(Work to complete) Return a copy of each line that holds the string "axes".

(Given material)

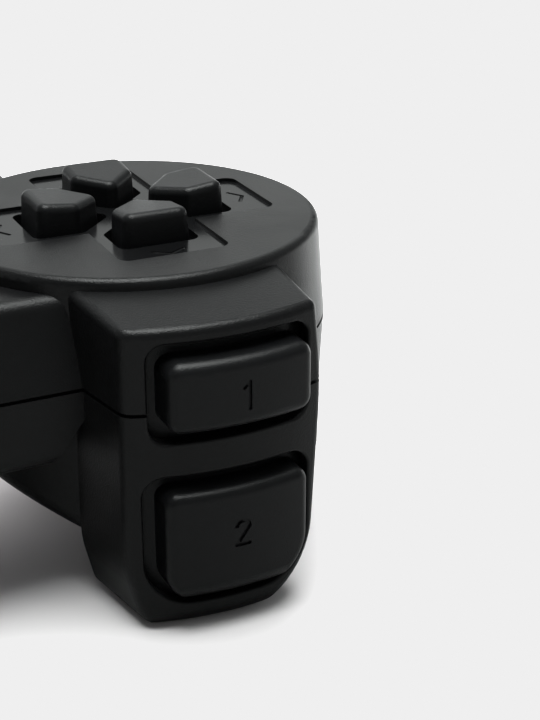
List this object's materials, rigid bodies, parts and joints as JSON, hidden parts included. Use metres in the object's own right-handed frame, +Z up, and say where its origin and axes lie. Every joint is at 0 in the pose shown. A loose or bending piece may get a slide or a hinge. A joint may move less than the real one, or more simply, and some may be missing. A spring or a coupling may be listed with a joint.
{
  "type": "gamepad",
  "caption": "Two-handed game controller with direction keys, face buttons, thumb sticks, stacked shoulder buttons and rumble motors in a screwed two-part shell.",
  "frame": {"origin": "under the middle of the pad's bounding box, on the surface it rests on", "axes": "+X to the player's right, +Y away from the player towards the shoulder buttons, +Z up"},
  "size_m": [0.154, 0.097, 0.056],
  "materials": {
    "shell": "black, fine spark-eroded grain, satin",
    "button": "black, smoother satin",
    "thumb_rubber": "black, matt",
    "gland_rubber": "black, matt",
    "mat_rubber": "grey silicone, matt",
    "circuit_board": "green lacquered laminate",
    "chip": "black moulded",
    "sensor": "moulded, satin",
    "ribbon": "amber film",
    "lens": "clear red",
    "steel": "zinc plated",
    "weight": "sintered, dull"
  },
  "bodies": {
    "root": {"upper_shell": "shell", "lower_shell": "shell", "lamp_pipe": "lens", "direction_mat": "mat_rubber", "face_mat": "mat_rubber", "centre_mat": "mat_rubber", "main_board": "circuit_board", "controller_chip": "chip", "board_parts": "chip", "shell_screws": "steel", "board_screws": "steel", "cord_gland": "gland_rubber", "left_trigger_pin": "steel", "left_shoulder_bracket": "shell", "left_shoulder_board": "circuit_board", "left_shoulder_mat": "mat_rubber", "left_shoulder_ribbon": "ribbon", "left_rumble_motor": "steel", "left_stick_frame": "steel", "left_stick_sensors": "sensor", "left_stick_switch": "chip", "left_stick_spring": "steel", "right_trigger_pin": "steel", "right_shoulder_bracket": "shell", "right_shoulder_board": "circuit_board", "right_shoulder_mat": "mat_rubber", "right_shoulder_ribbon": "ribbon", "right_rumble_motor": "steel", "right_stick_frame": "steel", "right_stick_sensors": "sensor", "right_stick_switch": "chip", "right_stick_spring": "steel"},
    "direction_key_up": {"direction_key_up": "button"},
    "direction_key_down": {"direction_key_down": "button"},
    "direction_key_left": {"direction_key_left": "button"},
    "direction_key_right": {"direction_key_right": "button"},
    "face_button_1": {"face_button_1": "button"},
    "face_button_2": {"face_button_2": "button"},
    "face_button_3": {"face_button_3": "button"},
    "face_button_4": {"face_button_4": "button"},
    "select_button": {"select_button": "thumb_rubber"},
    "start_button": {"start_button": "thumb_rubber"},
    "mode_button": {"mode_button": "thumb_rubber"},
    "left_bumper": {"left_bumper": "button"},
    "right_bumper": {"right_bumper": "button"},
    "left_trigger": {"left_trigger": "button"},
    "right_trigger": {"right_trigger": "button"},
    "left_gimbal": {"left_stick_gimbal": "sensor"},
    "left_pivot": {"left_stick_pivot": "sensor"},
    "left_bail": {"left_stick_bail": "steel"},
    "left_stick": {"left_stick_shaft": "sensor", "left_stick_cap": "thumb_rubber"},
    "right_gimbal": {"right_stick_gimbal": "sensor"},
    "right_pivot": {"right_stick_pivot": "sensor"},
    "right_bail": {"right_stick_bail": "steel"},
    "right_stick": {"right_stick_shaft": "sensor", "right_stick_cap": "thumb_rubber"},
    "left_rumble": {"left_rumble_weight": "weight"},
    "right_rumble": {"right_rumble_weight": "weight"}
  },
  "joints": [
    {"name": "press_direction_up", "type": "slide", "parent": "root", "child": "direction_key_up", "axis": [0, 0, -1], "range_m": [0, 0.0012], "stiffness_N_per_m": 650, "deforming": ["direction_mat"]},
    {"name": "press_direction_down", "type": "slide", "parent": "root", "child": "direction_key_down", "axis": [0, 0, -1], "range_m": [0, 0.0012], "stiffness_N_per_m": 650},
    {"name": "press_direction_left", "type": "slide", "parent": "root", "child": "direction_key_left", "axis": [0, 0, -1], "range_m": [0, 0.0012], "stiffness_N_per_m": 650},
    {"name": "press_direction_right", "type": "slide", "parent": "root", "child": "direction_key_right", "axis": [0, 0, -1], "range_m": [0, 0.0012], "stiffness_N_per_m": 650},
    {"name": "press_face_1", "type": "slide", "parent": "root", "child": "face_button_1", "axis": [0, 0, -1], "range_m": [0, 0.0012], "stiffness_N_per_m": 650, "deforming": ["face_mat"]},
    {"name": "press_face_2", "type": "slide", "parent": "root", "child": "face_button_2", "axis": [0, 0, -1], "range_m": [0, 0.0012], "stiffness_N_per_m": 650},
    {"name": "press_face_3", "type": "slide", "parent": "root", "child": "face_button_3", "axis": [0, 0, -1], "range_m": [0, 0.0012], "stiffness_N_per_m": 650},
    {"name": "press_face_4", "type": "slide", "parent": "root", "child": "face_button_4", "axis": [0, 0, -1], "range_m": [0, 0.0012], "stiffness_N_per_m": 650},
    {"name": "press_select", "type": "slide", "parent": "root", "child": "select_button", "axis": [0, 0, -1], "range_m": [0, 0.0008], "stiffness_N_per_m": 600, "deforming": ["centre_mat"]},
    {"name": "press_start", "type": "slide", "parent": "root", "child": "start_button", "axis": [0, 0, -1], "range_m": [0, 0.0008], "stiffness_N_per_m": 600},
    {"name": "press_mode", "type": "slide", "parent": "root", "child": "mode_button", "axis": [0, 0, -1], "range_m": [0, 0.0008], "stiffness_N_per_m": 600},
    {"name": "press_left_bumper", "type": "slide", "parent": "root", "child": "left_bumper", "axis": [0, -1, 0], "range_m": [0, 0.0014], "stiffness_N_per_m": 650, "deforming": ["left_shoulder_mat"]},
    {"name": "press_right_bumper", "type": "slide", "parent": "root", "child": "right_bumper", "axis": [0, -1, 0], "range_m": [0, 0.0014], "stiffness_N_per_m": 650, "deforming": ["right_shoulder_mat"]},
    {"name": "pull_left_trigger", "type": "hinge", "parent": "root", "child": "left_trigger", "pos_m": [-0.049, 0.0396, 0.0222], "axis": [-1, 0, 0], "range_deg": [0, 7], "stiffness_Nm_per_rad": 0.12},
    {"name": "pull_right_trigger", "type": "hinge", "parent": "root", "child": "right_trigger", "pos_m": [0.049, 0.0396, 0.0222], "axis": [-1, 0, 0], "range_deg": [0, 7], "stiffness_Nm_per_rad": 0.12},
    {"name": "tilt_left_stick_forward", "type": "hinge", "parent": "root", "child": "left_gimbal", "pos_m": [-0.0235, -0.0235, 0.0352], "axis": [1, 0, 0], "range_deg": [-18, 18], "stiffness_Nm_per_rad": 0.03, "deforming": ["left_stick_spring"]},
    {"name": "tilt_left_stick_sideways", "type": "hinge", "parent": "left_gimbal", "child": "left_pivot", "pos_m": [-0.0235, -0.0235, 0.0352], "axis": [0, 1, 0], "range_deg": [-18, 18], "stiffness_Nm_per_rad": 0.03},
    {"name": "turn_left_bail", "type": "hinge", "parent": "root", "child": "left_bail", "pos_m": [-0.0235, -0.0235, 0.0352], "axis": [0, 1, 0], "range_deg": [-18, 18]},
    {"name": "press_left_stick", "type": "slide", "parent": "left_pivot", "child": "left_stick", "axis": [0, 0, -1], "range_m": [0, 0.0005], "stiffness_N_per_m": 1500},
    {"name": "tilt_right_stick_forward", "type": "hinge", "parent": "root", "child": "right_gimbal", "pos_m": [0.0235, -0.0235, 0.0352], "axis": [1, 0, 0], "range_deg": [-18, 18], "stiffness_Nm_per_rad": 0.03, "deforming": ["right_stick_spring"]},
    {"name": "tilt_right_stick_sideways", "type": "hinge", "parent": "right_gimbal", "child": "right_pivot", "pos_m": [0.0235, -0.0235, 0.0352], "axis": [0, 1, 0], "range_deg": [-18, 18], "stiffness_Nm_per_rad": 0.03},
    {"name": "turn_right_bail", "type": "hinge", "parent": "root", "child": "right_bail", "pos_m": [0.0235, -0.0235, 0.0352], "axis": [0, 1, 0], "range_deg": [-18, 18]},
    {"name": "press_right_stick", "type": "slide", "parent": "right_pivot", "child": "right_stick", "axis": [0, 0, -1], "range_m": [0, 0.0005], "stiffness_N_per_m": 1500},
    {"name": "spin_left_rumble", "type": "hinge", "parent": "root", "child": "left_rumble", "pos_m": [-0.055, -0.017, 0.016], "axis": [0, 1, 0], "continuous": true},
    {"name": "spin_right_rumble", "type": "hinge", "parent": "root", "child": "right_rumble", "pos_m": [0.055, -0.017, 0.016], "axis": [0, 1, 0], "continuous": true}
  ],
  "couplings": [
    {"joint": "turn_left_bail", "follows": "tilt_left_stick_sideways", "ratio": 1},
    {"joint": "turn_right_bail", "follows": "tilt_right_stick_sideways", "ratio": 1}
  ]
}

(Response)
List this object's materials, rigid bodies, parts and joints as JSON, hidden parts included. Use metres in the object's own right-handed frame, +Z up, and say where its origin and axes lie. Every joint is at 0 in the pose shown. A loose or bending piece may get a slide or a hinge. A joint may move less than the real one, or more simply, and some may be missing. A spring or a coupling may be listed with a joint.
  "frame": {"origin": "under the middle of the pad's bounding box, on the surface it rests on", "axes": "+X to the player's right, +Y away from the player towards the shoulder buttons, +Z up"},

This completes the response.